This excerpt taken from the GIS DEF 14A filed Aug 12, 2008.
Significant Compensation Actions Since the Beginning of Fiscal 2008
In addition to the compensation decisions described above, the board of directors has taken the following actions since the beginning of fiscal 2008 that impact the named executive officers compensation arrangements:
Discontinuation of Management Continuity Agreements
In June 2007, the board of directors authorized the discontinuation of individual Management Continuity Agreements previously granted to certain executive officers. These Management Continuity Agreements defined the salary and benefit payments which would be made in the event that the executive was to be terminated as a result of a change of control. All of the named executive officers with Management Continuity Agreements have terminated their agreements.
Adoption of General Mills Separation Pay and Benefits Program for Officers
With the discontinuation of Management Continuity Agreements in June 2007, the board of directors determined it advisable to formalize the separation payments and benefits made to executives involuntarily terminated other than for cause, and adopted the General Mills Separation Pay and Benefits Program for Officers (the Severance Plan). The payments and benefits to be provided to select senior executives who are terminated in connection with a change of control, including the named executive officers, are specifically addressed as part of the Severance Plan. These payments and benefits materially reduce those previously provided in the discontinued Management Continuity Agreements. For more detail on the Severance Plan, see Potential Payments Upon Termination.
Approval of 2007 Stock Compensation Plan
In June 2007, the board of directors approved the 2007 Stock Compensation Plan, and stockholders approved the Plan at the 2007 Annual Meeting, with 79 percent of the votes cast in favor of the Plan.
Mr. Sanger announced his intention to retire as Chief Executive Officer in September 2007 and as Chairman at the end of fiscal 2008, and Mr. Lawrence announced his intention to retire as Chief Financial Officer in October 2007. In September, the board approved the promotions of Mr. Powell and Mr. Mulligan to the positions of Chief Executive Officer and Chief Financial Officer, respectively, and the compensation committee approved commensurate pay actions. Both Mr. Powell and Mr. Mulligan received increases to base salary, target annual incentive awards and long-term incentive awards. The compensation committee approved the continued vesting through 2010 of 8,334 restricted stock units granted to Mr. Lawrence in return for Mr. Lawrences agreeing to sign a non-disclosure and non-solicitation agreement.

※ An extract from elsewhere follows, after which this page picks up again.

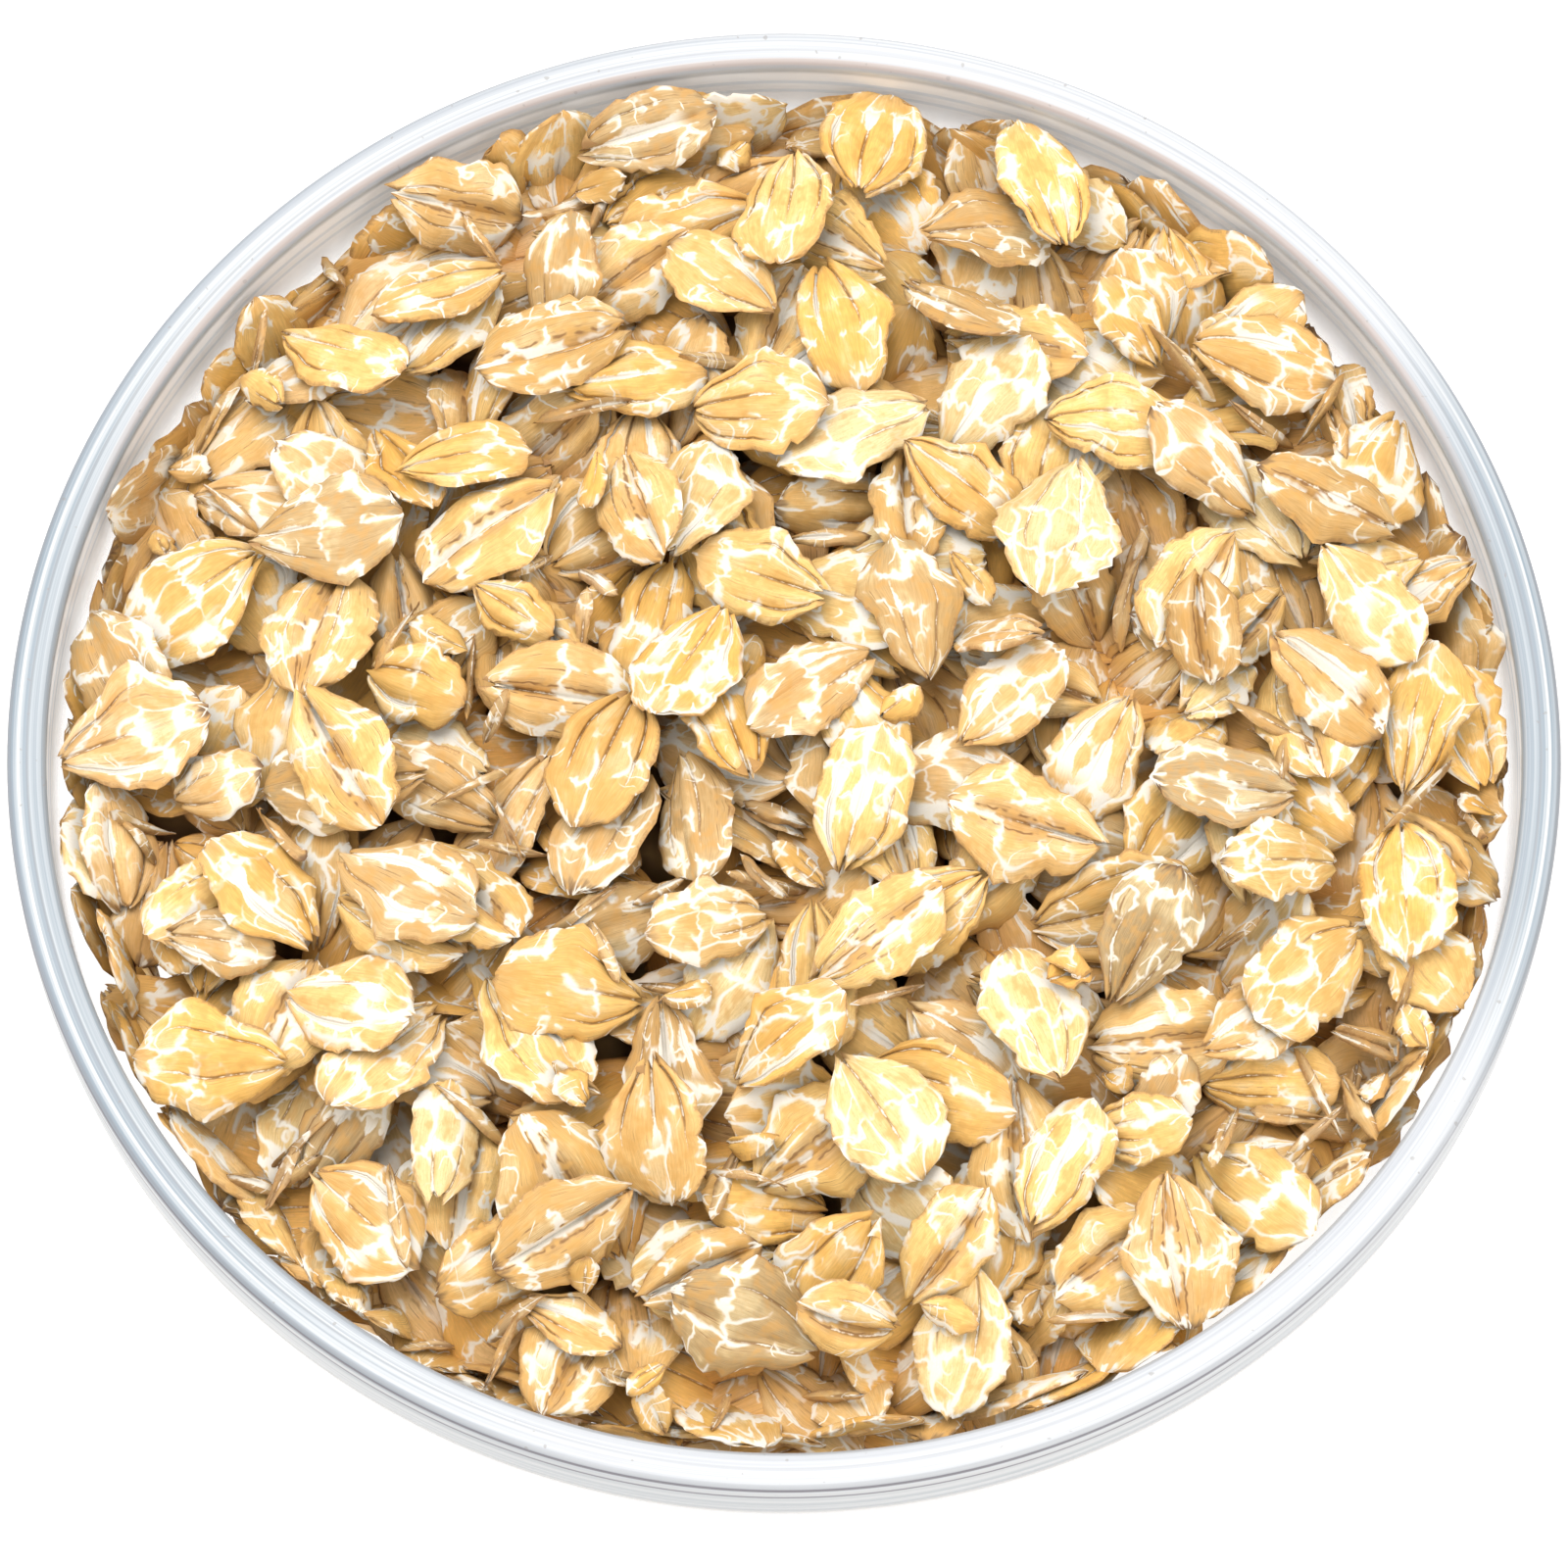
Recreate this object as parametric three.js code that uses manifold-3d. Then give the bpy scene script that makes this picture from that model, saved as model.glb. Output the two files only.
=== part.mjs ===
// A bowl of crushed barley: a round clear bowl, and a heap of flattened barley grains that fills it
// to just over the rim. Millimetres, +Z up, origin on the table under the middle of the bowl.
import * as THREE from "three";
import { mergeVertices } from "three/addons/utils/BufferGeometryUtils.js";
import Module from "manifold-3d";

// ---- Bowl ----
const RIM_RADIUS = 47.5; // outside, at the rim
const BOWL_HEIGHT = 36;
const RIM_WIDTH = 2.4;
const RIM_DEPTH = 1; // of the rounded edge on top of the side
const SIDE_REACH = 25; // the side is a quarter of an ellipse this wide, upright at the rim
const FOOT_HEIGHT = 1;
const FOOT_RADIUS = 25;
const FOOT_BEVEL = 0.4;
const FLOOR_THICKNESS = 2;
const FLOOR_HEIGHT = FOOT_HEIGHT + FLOOR_THICKNESS;
const SIDE_TOP = BOWL_HEIGHT - RIM_DEPTH;
const SIDE_MIDDLE = RIM_RADIUS - SIDE_REACH;
const BOWL_SIDES = 64;
const SIDE_STEPS = 8;
const RIM_STEPS = 4;

// ---- Heap ----
const CLEARANCE = 0.3; // air between the heap and the bowl
const HEAP_RADIUS = RIM_RADIUS - RIM_WIDTH - CLEARANCE;
const HEAP_EDGE = -3.6; // height of the heap's surface over the rim, at the wall ...
const HEAP_TOP = 3.2; // ... and in the middle
const DOME_POWER = 2.4; // how far the dome stays flat before it falls to the wall
const CORE_DEPTH = 1.5; // of the packed middle under the heap's surface
const BED_DEPTH = 6.4; // of the level that the first grains are dropped on
const CORE_SIDES = 42;
const CORE_WALL_STEPS = 7;
const CORE_TOP_STEPS = 6;
const CORE_DENT = 0.9; // how deep the core's surface is dented between the grains
const DENTED_FROM = 12; // the dents grow to full depth at this distance from the middle

// ---- Crushed grains ----
const GRAIN_LENGTH = 9.5; // of a large one
const GRAIN_WIDTH_SHARE = 0.67; // of its length
const GRAIN_THICKNESS = 1.6;
const SMALL_SHARE = 0.16; // of the grains are small
const KEEL_DEPTH = 0.6; // how far a grain's underside roots in the heap, at least ...
const KEEL_EXTRA = 0.9; // ... and past the core's surface
const RIDGE_SHARE = 0.35; // of half its length, to either side of its middle
const RIM_SHARES = [-1, -0.78, -0.25, 0.35, 0.8, 1]; // corners along half its length
const SAMPLE_STEP = 0.45;

// ---- Laying the grains ----
const SEED = 5;
const LEANING_COUNT = 104; // grains that lean on the bowl's wall
const ROW_STEP = 1.4; // they lean in two rows, this far apart
const DROPPED_COUNT = 420; // grains dropped on the heap
const SPOTS_TRIED = 12; // a grain takes the lowest of these
const STEEPEST_SLOPE = 0.75;
const SETTLING = 0.3; // grains press into each other by this much
const MAP_STEP = 0.4;
const AROUND_STEP = 1.4; // the heap's mean height is taken over four of these each way
const SEEN_AREA = 14; // square millimetres that must show for a grain to be made

const wasm = await Module();
wasm.setup();

// A closed geometry as a solid that can be joined.
function solidOf(geometry) {
  const bare = geometry.clone();
  bare.deleteAttribute("normal");
  bare.deleteAttribute("uv");
  const merged = mergeVertices(bare, 1e-4);
  return new wasm.Manifold(
    new wasm.Mesh({
      numProp: 3,
      vertProperties: new Float32Array(merged.attributes.position.array),
      triVerts: new Uint32Array(merged.index.array),
    }),
  );
}

function geometryOf(solid) {
  const mesh = solid.getMesh();
  const geometry = new THREE.BufferGeometry();
  geometry.setAttribute("position", new THREE.BufferAttribute(mesh.vertProperties, 3));
  geometry.setIndex(new THREE.BufferAttribute(mesh.triVerts, 1));
  geometry.computeVertexNormals();
  return geometry;
}

// Repeatable random numbers from 0 to 1.
function makeRandom(seed) {
  let state = seed;
  return () => {
    state = (state * 16807) % 2147483647;
    return state / 2147483647;
  };
}

// ---------------------------------------------------------------- bowl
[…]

Limitation on Company-Covered Costs of Personal Use of Corporate Aircraft
In December 2006, the compensation committee limited the company-covered costs of personal use of corporate aircraft by the Chief Executive Officer to $50,000 in value annually. Expenses incurred for the personal use of corporate aircraft which exceeded $50,000 during fiscal 2008 were fully reimbursed by the Chief Executive Officer under an aircraft time sharing agreement. After Mr. Powells appointment as Chief Executive Officer, he entered into an aircraft time sharing agreement in December 2007. Since Mr. Sangers retirement as Chairman, he is no longer able to use corporate aircraft for personal travel.
The compensation committee periodically reviews the annual limit on company paid personal use of corporate aircraft to make sure it is competitive. As a result of the 2008 review completed in June, the compensation committee increased the annual limit for the Chief Executive Officer to $100,000. In arriving at its decision, the compensation committee reviewed the value of similar benefits at peer companies and a cross-industry sample of large companies. The committee also considered trends in cost elements included in value of the benefit, and the number of flights the company considered reasonable and intended to have covered by the policy.
As part of our efforts to communicate with a number of the companys largest investors in July and August 2007, management engaged the investors in a discussion about executive compensation policies and practices at General Mills.
Approval of Guidelines for Compensation Consultant Use
In May 2008, the compensation committee approved guidelines for engagement of the committees independent consultant. The guidelines formally state that the compensation committee has the sole authority to retain or replace the independent consultant. Compensation committee approval is required prior to the company retaining the independent consultant and/or the firm for any executive compensation services or other new consulting services or products above an aggregate annual amount of $25,000.
Approval of Consulting Arrangement with Mr. Darcy
In May 2008, the compensation committee approved an arrangement for Mr. Darcy to provide transitional consulting services in fiscal 2009 following his retirement. The consulting arrangement provides that Mr. Darcy will receive $400,000 in fees and vesting of 20,000 previously granted restricted stock units 10 months ahead of the original vesting date in return for his services.